Work to be completed :: Return the lines from the one that contains "FRONT_RIGHT, BACK_LEFT, BACK_RIGHT];" through the one that contains "depsgraph = bpy.context.evaluated_depsgraph_get()", both included, exactly as written and with nothing added.
━━━━━ Dataset content ━━━━━
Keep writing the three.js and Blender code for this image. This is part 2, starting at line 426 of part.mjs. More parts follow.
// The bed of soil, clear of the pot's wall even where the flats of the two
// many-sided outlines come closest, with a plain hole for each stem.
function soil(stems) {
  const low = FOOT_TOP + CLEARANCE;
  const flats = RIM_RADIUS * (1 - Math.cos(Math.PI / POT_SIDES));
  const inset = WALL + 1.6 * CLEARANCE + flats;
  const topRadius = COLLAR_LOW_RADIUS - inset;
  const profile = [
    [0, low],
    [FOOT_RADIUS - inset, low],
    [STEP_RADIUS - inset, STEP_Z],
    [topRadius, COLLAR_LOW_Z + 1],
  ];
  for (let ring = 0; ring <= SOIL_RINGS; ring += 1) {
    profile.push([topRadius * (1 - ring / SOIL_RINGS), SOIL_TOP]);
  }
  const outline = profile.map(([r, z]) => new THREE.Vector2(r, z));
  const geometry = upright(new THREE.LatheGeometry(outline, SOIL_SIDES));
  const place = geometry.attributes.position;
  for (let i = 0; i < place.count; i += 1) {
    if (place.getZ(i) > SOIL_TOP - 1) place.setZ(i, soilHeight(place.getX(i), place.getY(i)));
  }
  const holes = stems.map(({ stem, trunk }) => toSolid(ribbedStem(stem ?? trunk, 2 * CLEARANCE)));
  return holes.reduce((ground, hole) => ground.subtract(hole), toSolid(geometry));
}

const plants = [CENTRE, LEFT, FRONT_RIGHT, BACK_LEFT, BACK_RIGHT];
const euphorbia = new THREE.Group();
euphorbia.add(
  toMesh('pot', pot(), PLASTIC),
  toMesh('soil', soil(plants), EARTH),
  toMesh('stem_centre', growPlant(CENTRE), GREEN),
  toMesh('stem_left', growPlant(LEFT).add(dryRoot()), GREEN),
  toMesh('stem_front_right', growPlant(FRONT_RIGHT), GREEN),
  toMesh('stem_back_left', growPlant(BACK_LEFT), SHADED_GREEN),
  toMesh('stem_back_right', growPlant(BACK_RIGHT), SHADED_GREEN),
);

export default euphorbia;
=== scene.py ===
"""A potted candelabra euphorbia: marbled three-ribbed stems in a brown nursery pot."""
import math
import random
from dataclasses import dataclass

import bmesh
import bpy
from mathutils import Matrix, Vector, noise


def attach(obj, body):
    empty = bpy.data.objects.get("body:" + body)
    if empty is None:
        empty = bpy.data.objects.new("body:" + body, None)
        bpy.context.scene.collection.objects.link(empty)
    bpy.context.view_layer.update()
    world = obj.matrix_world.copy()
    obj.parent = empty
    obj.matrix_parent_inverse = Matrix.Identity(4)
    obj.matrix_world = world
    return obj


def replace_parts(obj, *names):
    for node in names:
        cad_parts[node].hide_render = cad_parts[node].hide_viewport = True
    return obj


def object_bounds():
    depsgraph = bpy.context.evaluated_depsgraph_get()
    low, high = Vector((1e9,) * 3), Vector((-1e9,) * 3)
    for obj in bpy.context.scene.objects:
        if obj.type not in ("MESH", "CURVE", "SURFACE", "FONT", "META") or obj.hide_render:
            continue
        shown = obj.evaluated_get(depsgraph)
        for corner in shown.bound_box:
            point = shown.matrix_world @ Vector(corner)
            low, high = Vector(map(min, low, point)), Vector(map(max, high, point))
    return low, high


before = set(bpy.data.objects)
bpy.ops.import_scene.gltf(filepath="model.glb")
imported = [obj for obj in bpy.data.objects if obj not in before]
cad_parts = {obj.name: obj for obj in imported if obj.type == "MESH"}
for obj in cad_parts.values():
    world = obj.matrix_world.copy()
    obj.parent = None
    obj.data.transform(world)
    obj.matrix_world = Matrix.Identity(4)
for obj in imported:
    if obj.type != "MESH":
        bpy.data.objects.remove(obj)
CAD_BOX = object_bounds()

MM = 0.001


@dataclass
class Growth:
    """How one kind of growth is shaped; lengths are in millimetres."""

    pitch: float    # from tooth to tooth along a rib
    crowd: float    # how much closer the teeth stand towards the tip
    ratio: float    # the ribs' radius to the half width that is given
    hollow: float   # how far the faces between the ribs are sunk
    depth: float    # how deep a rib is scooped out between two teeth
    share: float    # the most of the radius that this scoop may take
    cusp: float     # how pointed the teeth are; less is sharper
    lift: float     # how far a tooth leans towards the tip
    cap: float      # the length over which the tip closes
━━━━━
Completed task ::
const plants = [CENTRE, LEFT, FRONT_RIGHT, BACK_LEFT, BACK_RIGHT];
const euphorbia = new THREE.Group();
euphorbia.add(
  toMesh('pot', pot(), PLASTIC),
  toMesh('soil', soil(plants), EARTH),
  toMesh('stem_centre', growPlant(CENTRE), GREEN),
  toMesh('stem_left', growPlant(LEFT).add(dryRoot()), GREEN),
  toMesh('stem_front_right', growPlant(FRONT_RIGHT), GREEN),
  toMesh('stem_back_left', growPlant(BACK_LEFT), SHADED_GREEN),
  toMesh('stem_back_right', growPlant(BACK_RIGHT), SHADED_GREEN),
);

export default euphorbia;
=== scene.py ===
"""A potted candelabra euphorbia: marbled three-ribbed stems in a brown nursery pot."""
import math
import random
from dataclasses import dataclass

import bmesh
import bpy
from mathutils import Matrix, Vector, noise


def attach(obj, body):
    empty = bpy.data.objects.get("body:" + body)
    if empty is None:
        empty = bpy.data.objects.new("body:" + body, None)
        bpy.context.scene.collection.objects.link(empty)
    bpy.context.view_layer.update()
    world = obj.matrix_world.copy()
    obj.parent = empty
    obj.matrix_parent_inverse = Matrix.Identity(4)
    obj.matrix_world = world
    return obj


def replace_parts(obj, *names):
    for node in names:
        cad_parts[node].hide_render = cad_parts[node].hide_viewport = True
    return obj


def object_bounds():
    depsgraph = bpy.context.evaluated_depsgraph_get()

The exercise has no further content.